Records from a collection
───
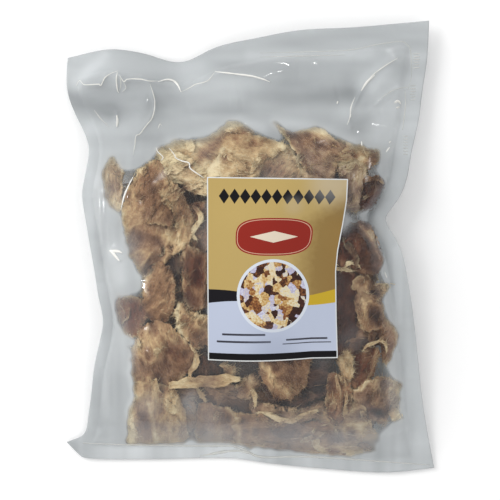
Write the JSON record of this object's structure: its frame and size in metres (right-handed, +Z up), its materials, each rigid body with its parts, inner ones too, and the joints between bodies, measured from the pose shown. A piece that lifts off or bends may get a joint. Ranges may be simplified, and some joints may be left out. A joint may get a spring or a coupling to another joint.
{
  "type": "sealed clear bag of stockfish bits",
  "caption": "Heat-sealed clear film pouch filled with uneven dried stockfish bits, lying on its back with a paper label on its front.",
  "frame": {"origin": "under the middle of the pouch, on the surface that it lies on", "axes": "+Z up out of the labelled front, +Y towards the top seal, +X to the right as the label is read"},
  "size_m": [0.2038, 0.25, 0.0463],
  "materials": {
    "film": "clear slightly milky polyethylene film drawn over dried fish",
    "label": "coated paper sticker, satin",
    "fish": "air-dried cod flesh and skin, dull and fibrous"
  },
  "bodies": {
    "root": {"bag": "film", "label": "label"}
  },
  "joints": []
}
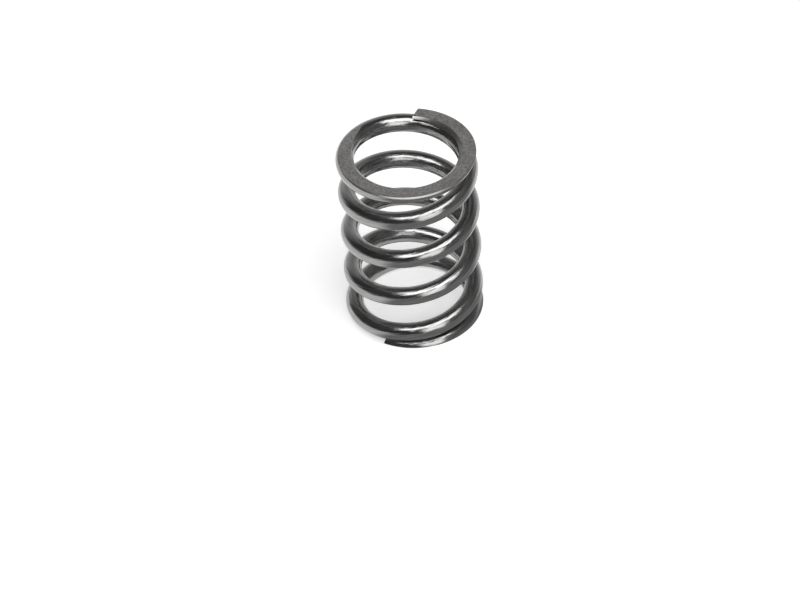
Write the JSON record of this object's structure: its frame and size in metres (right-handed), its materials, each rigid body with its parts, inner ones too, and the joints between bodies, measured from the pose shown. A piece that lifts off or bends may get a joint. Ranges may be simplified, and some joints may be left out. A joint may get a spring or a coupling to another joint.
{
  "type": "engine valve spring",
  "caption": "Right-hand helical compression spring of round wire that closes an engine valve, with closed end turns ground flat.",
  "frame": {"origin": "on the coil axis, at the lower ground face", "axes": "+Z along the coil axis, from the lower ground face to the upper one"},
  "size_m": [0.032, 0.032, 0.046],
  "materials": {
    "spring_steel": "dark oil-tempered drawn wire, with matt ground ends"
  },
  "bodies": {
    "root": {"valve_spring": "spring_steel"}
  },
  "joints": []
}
───
**CHALLENGE**. Take the data above and return it exactly.

**EXERCISE SOLUTION**.
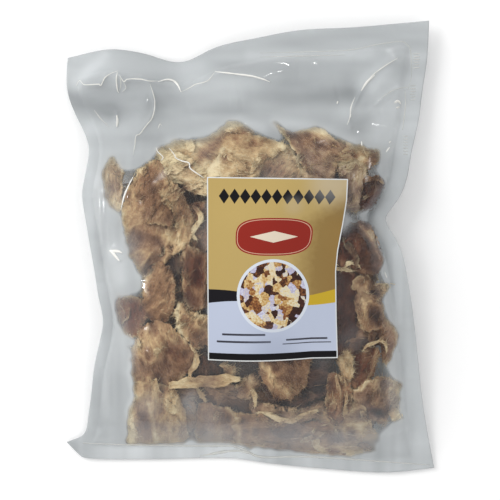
Write the JSON record of this object's structure: its frame and size in metres (right-handed, +Z up), its materials, each rigid body with its parts, inner ones too, and the joints between bodies, measured from the pose shown. A piece that lifts off or bends may get a joint. Ranges may be simplified, and some joints may be left out. A joint may get a spring or a coupling to another joint.
{
  "type": "sealed clear bag of stockfish bits",
  "caption": "Heat-sealed clear film pouch filled with uneven dried stockfish bits, lying on its back with a paper label on its front.",
  "frame": {"origin": "under the middle of the pouch, on the surface that it lies on", "axes": "+Z up out of the labelled front, +Y towards the top seal, +X to the right as the label is read"},
  "size_m": [0.2038, 0.25, 0.0463],
  "materials": {
    "film": "clear slightly milky polyethylene film drawn over dried fish",
    "label": "coated paper sticker, satin",
    "fish": "air-dried cod flesh and skin, dull and fibrous"
  },
  "bodies": {
    "root": {"bag": "film", "label": "label"}
  },
  "joints": []
}
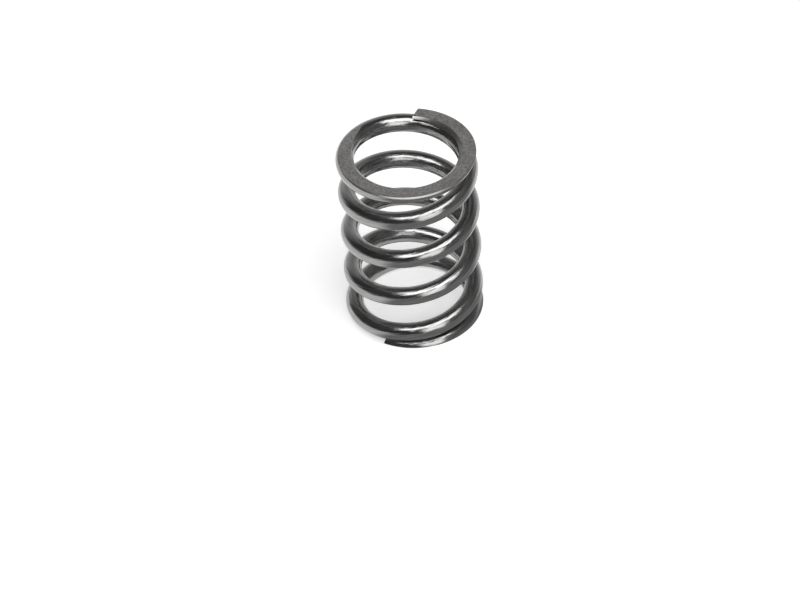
Write the JSON record of this object's structure: its frame and size in metres (right-handed), its materials, each rigid body with its parts, inner ones too, and the joints between bodies, measured from the pose shown. A piece that lifts off or bends may get a joint. Ranges may be simplified, and some joints may be left out. A joint may get a spring or a coupling to another joint.
{
  "type": "engine valve spring",
  "caption": "Right-hand helical compression spring of round wire that closes an engine valve, with closed end turns ground flat.",
  "frame": {"origin": "on the coil axis, at the lower ground face", "axes": "+Z along the coil axis, from the lower ground face to the upper one"},
  "size_m": [0.032, 0.032, 0.046],
  "materials": {
    "spring_steel": "dark oil-tempered drawn wire, with matt ground ends"
  },
  "bodies": {
    "root": {"valve_spring": "spring_steel"}
  },
  "joints": []
}